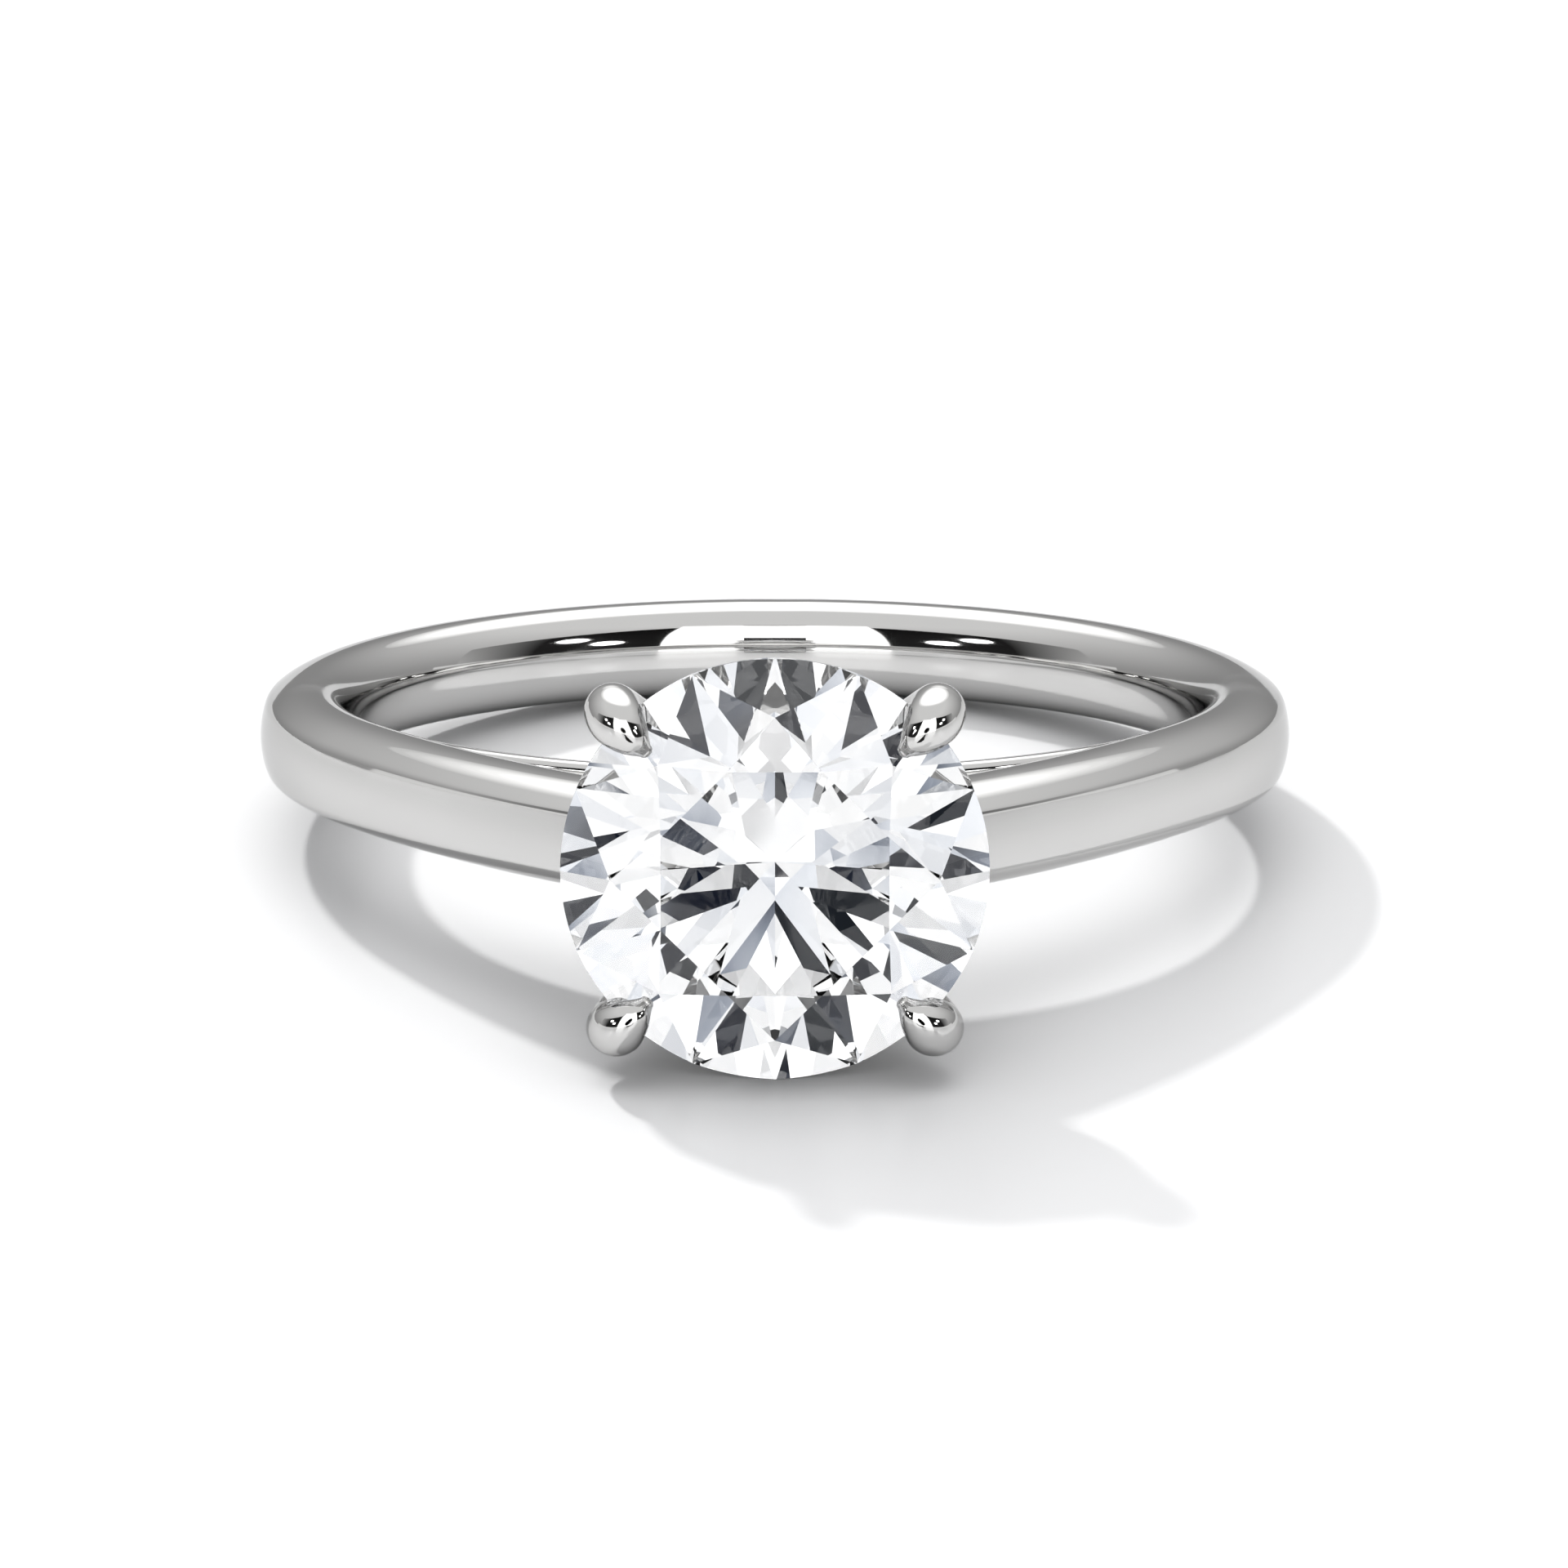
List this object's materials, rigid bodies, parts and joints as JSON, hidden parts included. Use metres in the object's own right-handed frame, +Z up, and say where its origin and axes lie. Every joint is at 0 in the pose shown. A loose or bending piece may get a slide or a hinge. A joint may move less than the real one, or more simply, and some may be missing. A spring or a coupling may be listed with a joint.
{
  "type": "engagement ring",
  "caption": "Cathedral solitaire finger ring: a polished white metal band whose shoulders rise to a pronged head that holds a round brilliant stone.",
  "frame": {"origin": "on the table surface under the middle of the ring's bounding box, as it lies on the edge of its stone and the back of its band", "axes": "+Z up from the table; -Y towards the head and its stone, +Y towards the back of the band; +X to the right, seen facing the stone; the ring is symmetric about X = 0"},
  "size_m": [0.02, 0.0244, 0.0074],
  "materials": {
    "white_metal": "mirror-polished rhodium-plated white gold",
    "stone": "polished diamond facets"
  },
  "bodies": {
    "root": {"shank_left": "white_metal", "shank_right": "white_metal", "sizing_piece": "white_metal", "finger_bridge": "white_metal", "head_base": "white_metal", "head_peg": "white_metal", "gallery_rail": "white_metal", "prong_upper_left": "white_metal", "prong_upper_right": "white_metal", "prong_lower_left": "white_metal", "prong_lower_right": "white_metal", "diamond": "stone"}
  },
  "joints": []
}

...

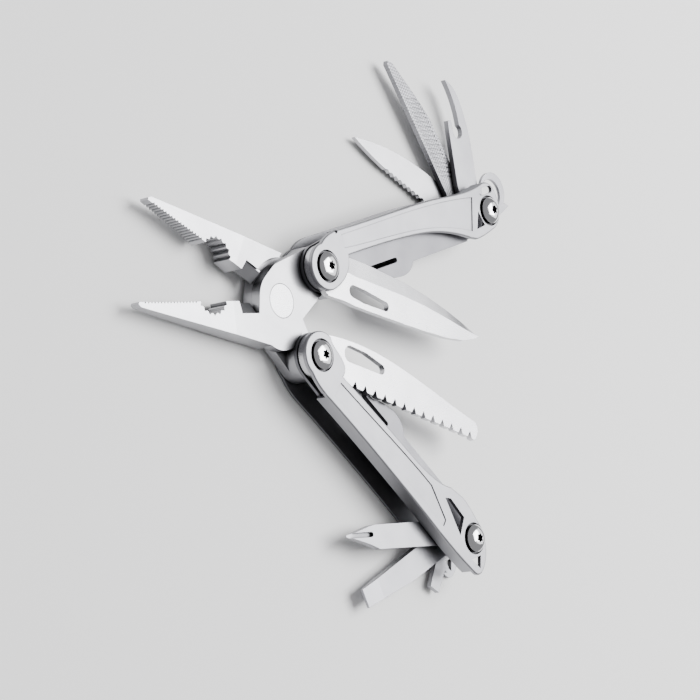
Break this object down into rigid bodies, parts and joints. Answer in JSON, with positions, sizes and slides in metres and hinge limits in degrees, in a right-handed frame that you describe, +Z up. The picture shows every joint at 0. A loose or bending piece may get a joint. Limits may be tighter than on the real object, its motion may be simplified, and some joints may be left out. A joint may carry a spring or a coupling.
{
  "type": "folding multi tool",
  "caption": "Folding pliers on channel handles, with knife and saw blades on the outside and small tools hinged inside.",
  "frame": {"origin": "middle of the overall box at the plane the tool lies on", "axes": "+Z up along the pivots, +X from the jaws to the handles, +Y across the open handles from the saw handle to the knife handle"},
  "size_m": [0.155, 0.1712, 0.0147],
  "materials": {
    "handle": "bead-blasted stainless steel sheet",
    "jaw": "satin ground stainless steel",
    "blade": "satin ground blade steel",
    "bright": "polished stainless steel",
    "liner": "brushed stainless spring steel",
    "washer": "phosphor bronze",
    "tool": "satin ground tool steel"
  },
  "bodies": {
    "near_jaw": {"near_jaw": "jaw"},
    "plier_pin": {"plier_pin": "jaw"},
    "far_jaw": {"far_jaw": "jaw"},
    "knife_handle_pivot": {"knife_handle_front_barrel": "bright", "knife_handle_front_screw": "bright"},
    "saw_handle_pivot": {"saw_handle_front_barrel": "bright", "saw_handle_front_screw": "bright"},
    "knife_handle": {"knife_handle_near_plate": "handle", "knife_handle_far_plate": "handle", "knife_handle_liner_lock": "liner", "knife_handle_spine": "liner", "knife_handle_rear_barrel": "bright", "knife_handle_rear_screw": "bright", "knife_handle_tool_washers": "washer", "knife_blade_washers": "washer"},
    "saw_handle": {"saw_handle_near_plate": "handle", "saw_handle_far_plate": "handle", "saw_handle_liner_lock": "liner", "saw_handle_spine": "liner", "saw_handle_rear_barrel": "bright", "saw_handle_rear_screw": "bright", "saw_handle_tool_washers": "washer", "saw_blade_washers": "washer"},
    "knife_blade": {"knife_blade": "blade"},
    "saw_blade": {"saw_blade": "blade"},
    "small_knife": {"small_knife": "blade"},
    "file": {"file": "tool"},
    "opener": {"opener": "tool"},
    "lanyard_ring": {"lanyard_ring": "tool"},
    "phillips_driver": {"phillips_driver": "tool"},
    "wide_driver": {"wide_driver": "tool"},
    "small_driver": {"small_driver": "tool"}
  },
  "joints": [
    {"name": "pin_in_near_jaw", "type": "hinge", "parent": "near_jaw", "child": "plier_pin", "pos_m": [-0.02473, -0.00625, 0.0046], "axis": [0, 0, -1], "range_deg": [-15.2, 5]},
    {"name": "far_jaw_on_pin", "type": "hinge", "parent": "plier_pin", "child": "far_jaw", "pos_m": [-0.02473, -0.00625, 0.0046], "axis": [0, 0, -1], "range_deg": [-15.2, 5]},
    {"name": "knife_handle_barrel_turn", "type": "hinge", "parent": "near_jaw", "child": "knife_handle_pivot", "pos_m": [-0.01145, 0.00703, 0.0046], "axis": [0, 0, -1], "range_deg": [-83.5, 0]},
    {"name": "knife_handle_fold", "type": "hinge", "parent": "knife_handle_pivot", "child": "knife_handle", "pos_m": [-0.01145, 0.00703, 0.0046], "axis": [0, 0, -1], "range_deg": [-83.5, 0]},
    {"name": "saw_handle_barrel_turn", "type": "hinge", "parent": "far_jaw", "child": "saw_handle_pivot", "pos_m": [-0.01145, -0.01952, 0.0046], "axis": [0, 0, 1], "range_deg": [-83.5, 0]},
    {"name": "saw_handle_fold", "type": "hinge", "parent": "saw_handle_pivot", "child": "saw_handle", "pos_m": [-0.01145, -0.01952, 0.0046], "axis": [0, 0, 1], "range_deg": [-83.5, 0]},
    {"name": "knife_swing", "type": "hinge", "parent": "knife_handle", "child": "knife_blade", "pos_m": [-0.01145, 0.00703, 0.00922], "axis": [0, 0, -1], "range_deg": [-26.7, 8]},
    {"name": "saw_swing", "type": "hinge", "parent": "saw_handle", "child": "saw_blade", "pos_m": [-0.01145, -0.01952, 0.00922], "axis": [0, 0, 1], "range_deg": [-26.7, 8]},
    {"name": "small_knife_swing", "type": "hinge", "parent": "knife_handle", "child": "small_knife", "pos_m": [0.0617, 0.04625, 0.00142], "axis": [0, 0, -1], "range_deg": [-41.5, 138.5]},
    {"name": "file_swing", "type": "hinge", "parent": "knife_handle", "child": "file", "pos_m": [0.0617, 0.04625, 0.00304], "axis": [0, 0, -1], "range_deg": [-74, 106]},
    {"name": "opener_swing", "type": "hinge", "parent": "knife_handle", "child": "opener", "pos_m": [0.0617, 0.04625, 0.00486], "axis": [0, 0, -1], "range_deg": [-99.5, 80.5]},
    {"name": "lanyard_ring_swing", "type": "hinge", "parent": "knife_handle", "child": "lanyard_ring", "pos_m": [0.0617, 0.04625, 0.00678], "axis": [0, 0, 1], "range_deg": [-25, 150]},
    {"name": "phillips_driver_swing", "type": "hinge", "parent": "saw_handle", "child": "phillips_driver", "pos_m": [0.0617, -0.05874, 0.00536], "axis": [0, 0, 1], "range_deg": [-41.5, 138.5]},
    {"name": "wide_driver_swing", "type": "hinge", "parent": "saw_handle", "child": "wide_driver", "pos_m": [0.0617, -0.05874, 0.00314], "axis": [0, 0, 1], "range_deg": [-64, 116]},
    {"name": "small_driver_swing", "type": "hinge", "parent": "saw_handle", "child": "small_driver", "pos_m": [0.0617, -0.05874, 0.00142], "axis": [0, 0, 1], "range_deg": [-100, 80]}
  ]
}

--

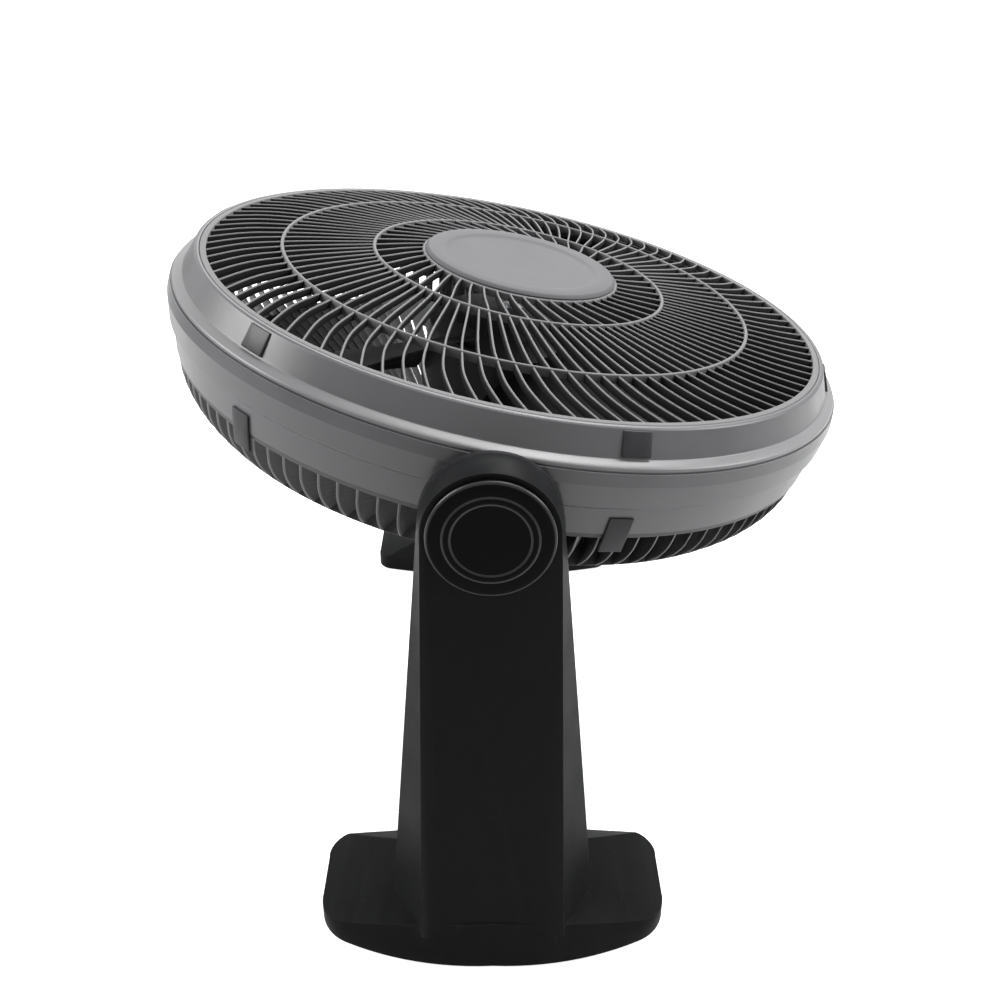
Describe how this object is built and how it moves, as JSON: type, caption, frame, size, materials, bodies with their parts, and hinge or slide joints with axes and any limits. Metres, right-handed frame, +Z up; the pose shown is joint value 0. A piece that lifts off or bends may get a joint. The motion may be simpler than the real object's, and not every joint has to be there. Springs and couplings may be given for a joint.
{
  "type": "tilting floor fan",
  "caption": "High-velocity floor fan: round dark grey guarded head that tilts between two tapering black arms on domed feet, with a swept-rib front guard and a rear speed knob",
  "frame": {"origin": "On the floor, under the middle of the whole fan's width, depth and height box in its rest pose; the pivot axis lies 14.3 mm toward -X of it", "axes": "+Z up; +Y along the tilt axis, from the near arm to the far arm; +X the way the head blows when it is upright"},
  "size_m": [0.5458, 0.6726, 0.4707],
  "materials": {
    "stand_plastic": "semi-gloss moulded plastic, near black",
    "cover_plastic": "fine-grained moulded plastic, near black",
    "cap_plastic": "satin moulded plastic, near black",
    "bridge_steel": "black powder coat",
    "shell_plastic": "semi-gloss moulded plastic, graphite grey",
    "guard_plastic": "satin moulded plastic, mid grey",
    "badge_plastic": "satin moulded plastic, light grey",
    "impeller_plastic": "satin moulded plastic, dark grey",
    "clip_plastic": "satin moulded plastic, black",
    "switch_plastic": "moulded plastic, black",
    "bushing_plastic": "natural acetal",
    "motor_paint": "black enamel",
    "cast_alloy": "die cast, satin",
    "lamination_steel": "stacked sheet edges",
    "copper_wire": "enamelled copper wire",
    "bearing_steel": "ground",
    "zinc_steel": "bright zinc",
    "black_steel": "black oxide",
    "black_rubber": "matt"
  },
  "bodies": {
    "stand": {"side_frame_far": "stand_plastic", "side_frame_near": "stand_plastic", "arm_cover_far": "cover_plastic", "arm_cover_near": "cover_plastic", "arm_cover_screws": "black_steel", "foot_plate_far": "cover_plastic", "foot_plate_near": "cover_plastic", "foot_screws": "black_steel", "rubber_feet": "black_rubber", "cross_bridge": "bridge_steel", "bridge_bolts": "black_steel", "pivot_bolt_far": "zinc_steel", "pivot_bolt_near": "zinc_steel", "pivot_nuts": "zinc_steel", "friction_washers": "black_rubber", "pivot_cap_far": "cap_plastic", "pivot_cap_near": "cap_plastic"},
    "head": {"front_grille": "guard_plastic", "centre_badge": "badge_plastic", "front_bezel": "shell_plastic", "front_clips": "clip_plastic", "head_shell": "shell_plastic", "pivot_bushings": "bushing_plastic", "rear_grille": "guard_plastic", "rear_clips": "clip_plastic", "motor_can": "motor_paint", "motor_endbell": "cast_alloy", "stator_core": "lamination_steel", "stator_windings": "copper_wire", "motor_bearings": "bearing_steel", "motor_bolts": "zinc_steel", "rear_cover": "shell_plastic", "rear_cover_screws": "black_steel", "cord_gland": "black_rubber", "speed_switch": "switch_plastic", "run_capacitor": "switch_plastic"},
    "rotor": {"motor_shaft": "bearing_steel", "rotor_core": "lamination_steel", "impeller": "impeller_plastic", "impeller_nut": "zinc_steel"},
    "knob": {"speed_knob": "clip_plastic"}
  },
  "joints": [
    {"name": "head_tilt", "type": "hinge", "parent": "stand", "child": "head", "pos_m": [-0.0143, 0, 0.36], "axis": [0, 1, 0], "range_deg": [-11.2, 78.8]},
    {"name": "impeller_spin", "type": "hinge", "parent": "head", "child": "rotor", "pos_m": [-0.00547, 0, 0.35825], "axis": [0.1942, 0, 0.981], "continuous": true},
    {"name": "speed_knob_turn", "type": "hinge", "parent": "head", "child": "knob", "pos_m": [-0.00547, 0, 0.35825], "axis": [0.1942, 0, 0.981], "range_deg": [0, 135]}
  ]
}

• _The exercise_
From the listing above, pick out each line where the word "loose" appears.

• _Task solution_
List this object's materials, rigid bodies, parts and joints as JSON, hidden parts included. Use metres in the object's own right-handed frame, +Z up, and say where its origin and axes lie. Every joint is at 0 in the pose shown. A loose or bending piece may get a slide or a hinge. A joint may move less than the real one, or more simply, and some may be missing. A spring or a coupling may be listed with a joint.
Break this object down into rigid bodies, parts and joints. Answer in JSON, with positions, sizes and slides in metres and hinge limits in degrees, in a right-handed frame that you describe, +Z up. The picture shows every joint at 0. A loose or bending piece may get a joint. Limits may be tighter than on the real object, its motion may be simplified, and some joints may be left out. A joint may carry a spring or a coupling.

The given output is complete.